Listo eso es todo, espero una ayuda.
Saludos.


----------



## jesust (Ene 13, 2010)

Hola walter leonardo:
Haz una prueba, les das golpecitos al TV y si cambia el color de la imagen es que hay algun componente mal soldado o soldadura en mal estado. Repasa las soldaduras del modulo RGB y alrededores ( o bien todas las soldaduras que veas "sospechosas" ) con un soldador y estaño nuevo. Suele quedar bien casi siempre.
Saludos


----------



## walter leonardo (Ene 13, 2010)

Ya le di golpesitos y no pasa, pero igual de todas formas revisare las soldaduras aver como queda.

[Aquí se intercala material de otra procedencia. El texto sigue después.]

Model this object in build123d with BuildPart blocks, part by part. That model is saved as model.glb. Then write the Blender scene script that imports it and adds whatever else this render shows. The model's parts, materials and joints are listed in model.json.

Mañana comentare como me fue.

Alguna otra idea de lo que pueda ser?


----------



## jorge morales (Ene 14, 2010)

verifica los voltajes de salida de color del circuito integrado de la jungla, salida de color, asi tambien que esten presentes en la base del cinescopio, en los catodos.si es a transistores la salida de color, verificar en la base, si es de circuito inegrado, verifica el numero de este en internet, el pin de entrada. el voltaje varia entre 2,5 a 3 vcd.


----------



## castro (Ene 14, 2010)

revisa los transisitores que excitan los catodos de la pantalla; principalmente el que maneja el color azul (blue); tambien los reostato asociados a estos elementos.

y bien por subir las fotos.


----------



## walter leonardo (Ene 14, 2010)

Hola muchachos.

Bueno revise las soldaduras de la placa y de la placa donde estan los catodos del tubo (TRC) y encontre unas soldaduras viejas que no hacian buen contacto, entonces empece a soldar todas esas soldaduras viejas, y dañadas y tambien otras debiles para reforzar la soldadura.

Hace 2 horas que tengo la TV prendida y esta funcionando todo bien con los colores reales sin ningun problema asta ahora.

Menos mal que anda todo bien porque sino tenia que revisar el transistor que se encarga de amplificar el color y si estaba en mal estado de seguro me iba a salir caro porque es bastante grande el transistor .

Parece que el problema era la soldadura, bueno cualquier cosa si falla les comunico.

Gracias a los que me dieron una respuesta, ahora estoy aprendiendo un poco mas .


----------